Goal:
Go through the entries below, tally each line with the string "picture", and give the final number by itself.

Records for the exercise:
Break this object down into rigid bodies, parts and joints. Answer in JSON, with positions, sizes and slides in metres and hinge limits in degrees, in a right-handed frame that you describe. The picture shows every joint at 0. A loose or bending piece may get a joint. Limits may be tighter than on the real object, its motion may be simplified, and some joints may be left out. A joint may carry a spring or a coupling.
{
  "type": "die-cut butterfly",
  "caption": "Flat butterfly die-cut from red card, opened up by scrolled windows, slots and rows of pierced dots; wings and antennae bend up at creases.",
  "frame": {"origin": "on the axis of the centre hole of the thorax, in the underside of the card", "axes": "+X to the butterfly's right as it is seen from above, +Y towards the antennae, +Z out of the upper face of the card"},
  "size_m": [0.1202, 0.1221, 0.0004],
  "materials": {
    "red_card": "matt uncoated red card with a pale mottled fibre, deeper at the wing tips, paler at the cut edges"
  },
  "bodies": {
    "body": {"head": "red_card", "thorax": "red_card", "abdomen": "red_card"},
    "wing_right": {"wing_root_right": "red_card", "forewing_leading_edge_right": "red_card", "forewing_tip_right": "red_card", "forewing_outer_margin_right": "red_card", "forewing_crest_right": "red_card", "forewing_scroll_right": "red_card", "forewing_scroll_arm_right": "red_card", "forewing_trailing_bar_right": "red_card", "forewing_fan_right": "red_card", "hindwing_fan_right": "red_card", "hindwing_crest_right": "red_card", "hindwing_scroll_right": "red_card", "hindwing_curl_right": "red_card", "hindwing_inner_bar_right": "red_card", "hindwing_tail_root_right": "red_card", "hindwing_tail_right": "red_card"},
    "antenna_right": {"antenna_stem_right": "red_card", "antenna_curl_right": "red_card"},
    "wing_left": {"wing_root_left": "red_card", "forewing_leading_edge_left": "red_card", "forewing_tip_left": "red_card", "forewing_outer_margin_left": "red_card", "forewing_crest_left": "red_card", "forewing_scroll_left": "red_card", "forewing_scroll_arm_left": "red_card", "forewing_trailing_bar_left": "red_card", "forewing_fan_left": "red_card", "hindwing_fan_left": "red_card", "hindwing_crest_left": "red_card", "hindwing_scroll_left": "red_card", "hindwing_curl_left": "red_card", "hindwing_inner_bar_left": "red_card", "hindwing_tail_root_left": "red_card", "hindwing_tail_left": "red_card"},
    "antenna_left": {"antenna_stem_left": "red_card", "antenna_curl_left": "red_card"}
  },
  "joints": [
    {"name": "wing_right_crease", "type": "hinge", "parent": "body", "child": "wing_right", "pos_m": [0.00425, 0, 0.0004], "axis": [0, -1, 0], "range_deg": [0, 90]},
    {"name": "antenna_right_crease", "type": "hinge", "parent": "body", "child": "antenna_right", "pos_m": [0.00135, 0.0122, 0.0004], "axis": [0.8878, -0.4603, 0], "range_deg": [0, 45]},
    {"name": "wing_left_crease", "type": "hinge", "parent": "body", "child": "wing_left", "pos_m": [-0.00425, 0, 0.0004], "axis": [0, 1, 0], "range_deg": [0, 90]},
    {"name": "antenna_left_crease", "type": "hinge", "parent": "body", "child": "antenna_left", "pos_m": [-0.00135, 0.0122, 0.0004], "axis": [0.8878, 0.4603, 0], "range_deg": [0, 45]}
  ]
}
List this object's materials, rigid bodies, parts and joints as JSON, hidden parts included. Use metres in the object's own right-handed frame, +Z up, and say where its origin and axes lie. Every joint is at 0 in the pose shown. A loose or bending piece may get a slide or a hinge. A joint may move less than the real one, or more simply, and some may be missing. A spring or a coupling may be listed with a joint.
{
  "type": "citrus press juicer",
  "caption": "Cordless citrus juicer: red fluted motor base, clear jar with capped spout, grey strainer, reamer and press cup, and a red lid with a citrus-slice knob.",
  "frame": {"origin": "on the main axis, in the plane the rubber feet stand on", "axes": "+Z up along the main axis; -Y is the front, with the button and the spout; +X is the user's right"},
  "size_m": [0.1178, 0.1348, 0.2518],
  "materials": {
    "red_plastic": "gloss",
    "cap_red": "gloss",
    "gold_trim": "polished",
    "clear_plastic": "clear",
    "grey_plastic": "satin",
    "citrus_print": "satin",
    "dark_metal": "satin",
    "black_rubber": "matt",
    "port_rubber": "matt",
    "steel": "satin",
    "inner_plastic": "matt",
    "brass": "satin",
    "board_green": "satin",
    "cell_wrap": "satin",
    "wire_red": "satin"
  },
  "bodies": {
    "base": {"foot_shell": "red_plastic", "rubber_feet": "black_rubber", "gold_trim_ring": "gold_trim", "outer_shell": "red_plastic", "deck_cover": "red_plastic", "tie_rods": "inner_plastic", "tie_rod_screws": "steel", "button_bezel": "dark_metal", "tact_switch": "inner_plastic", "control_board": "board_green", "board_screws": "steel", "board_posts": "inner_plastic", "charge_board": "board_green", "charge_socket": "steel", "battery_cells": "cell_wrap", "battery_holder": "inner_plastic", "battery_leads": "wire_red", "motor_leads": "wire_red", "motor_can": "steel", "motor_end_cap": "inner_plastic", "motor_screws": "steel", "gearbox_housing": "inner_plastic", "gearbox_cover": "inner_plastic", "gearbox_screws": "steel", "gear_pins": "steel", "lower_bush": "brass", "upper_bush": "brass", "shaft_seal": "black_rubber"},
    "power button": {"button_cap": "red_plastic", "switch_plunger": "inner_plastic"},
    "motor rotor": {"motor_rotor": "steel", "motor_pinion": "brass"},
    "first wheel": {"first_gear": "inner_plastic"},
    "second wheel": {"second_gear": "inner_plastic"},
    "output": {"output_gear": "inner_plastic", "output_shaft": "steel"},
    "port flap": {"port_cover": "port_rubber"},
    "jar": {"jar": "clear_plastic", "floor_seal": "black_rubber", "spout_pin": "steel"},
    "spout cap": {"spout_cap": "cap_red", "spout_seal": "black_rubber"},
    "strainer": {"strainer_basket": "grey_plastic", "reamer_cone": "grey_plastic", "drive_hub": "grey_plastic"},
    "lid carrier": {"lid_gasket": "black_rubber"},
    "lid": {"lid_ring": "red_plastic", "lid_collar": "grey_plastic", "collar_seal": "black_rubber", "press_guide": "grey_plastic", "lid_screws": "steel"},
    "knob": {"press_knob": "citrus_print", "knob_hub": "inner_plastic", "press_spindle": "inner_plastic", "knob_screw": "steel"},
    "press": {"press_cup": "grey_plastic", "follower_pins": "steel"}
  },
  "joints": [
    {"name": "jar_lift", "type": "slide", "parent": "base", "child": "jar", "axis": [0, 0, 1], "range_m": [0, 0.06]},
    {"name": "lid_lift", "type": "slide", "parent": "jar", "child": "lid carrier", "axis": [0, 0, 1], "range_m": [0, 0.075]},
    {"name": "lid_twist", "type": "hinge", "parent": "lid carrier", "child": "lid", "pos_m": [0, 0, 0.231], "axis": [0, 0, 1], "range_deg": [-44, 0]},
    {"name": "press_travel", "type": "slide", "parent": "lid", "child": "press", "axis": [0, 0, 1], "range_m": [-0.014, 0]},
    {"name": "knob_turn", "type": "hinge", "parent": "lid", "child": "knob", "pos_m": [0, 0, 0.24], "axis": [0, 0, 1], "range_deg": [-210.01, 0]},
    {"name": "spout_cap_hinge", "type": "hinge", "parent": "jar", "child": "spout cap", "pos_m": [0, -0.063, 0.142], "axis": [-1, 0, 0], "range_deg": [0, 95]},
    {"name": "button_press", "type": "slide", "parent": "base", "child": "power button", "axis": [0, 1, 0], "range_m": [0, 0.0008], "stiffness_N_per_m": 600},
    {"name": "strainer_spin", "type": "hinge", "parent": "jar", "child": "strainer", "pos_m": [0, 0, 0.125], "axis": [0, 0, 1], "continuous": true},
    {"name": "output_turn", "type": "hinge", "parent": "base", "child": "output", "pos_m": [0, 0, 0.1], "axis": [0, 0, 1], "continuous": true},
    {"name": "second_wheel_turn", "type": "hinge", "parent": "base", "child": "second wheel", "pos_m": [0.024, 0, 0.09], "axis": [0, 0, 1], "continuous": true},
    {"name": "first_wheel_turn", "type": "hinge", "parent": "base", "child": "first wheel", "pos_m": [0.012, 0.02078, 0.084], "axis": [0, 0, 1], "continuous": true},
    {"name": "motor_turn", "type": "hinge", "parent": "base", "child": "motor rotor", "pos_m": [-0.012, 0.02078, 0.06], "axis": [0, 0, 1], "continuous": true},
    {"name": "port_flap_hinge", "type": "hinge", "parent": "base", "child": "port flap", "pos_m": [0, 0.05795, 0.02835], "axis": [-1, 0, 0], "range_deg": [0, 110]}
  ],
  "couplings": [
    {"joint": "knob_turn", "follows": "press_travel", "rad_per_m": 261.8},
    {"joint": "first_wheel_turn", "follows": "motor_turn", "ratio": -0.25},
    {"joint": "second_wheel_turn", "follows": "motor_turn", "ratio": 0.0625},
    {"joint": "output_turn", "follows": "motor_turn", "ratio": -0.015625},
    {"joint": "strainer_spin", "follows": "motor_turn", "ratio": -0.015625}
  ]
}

--

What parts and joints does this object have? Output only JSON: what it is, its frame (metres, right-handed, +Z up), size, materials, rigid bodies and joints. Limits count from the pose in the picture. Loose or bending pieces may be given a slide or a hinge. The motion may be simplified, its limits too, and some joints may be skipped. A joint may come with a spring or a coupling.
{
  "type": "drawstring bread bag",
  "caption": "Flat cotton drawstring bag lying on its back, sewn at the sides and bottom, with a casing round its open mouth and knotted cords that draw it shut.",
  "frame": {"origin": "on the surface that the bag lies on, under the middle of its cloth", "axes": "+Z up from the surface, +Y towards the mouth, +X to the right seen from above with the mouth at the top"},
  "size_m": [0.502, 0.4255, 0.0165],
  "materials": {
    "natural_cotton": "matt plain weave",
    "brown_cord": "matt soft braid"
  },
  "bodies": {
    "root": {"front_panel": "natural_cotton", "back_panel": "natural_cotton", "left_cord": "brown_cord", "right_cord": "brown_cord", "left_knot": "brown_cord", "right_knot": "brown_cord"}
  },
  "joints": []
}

Task answer:
2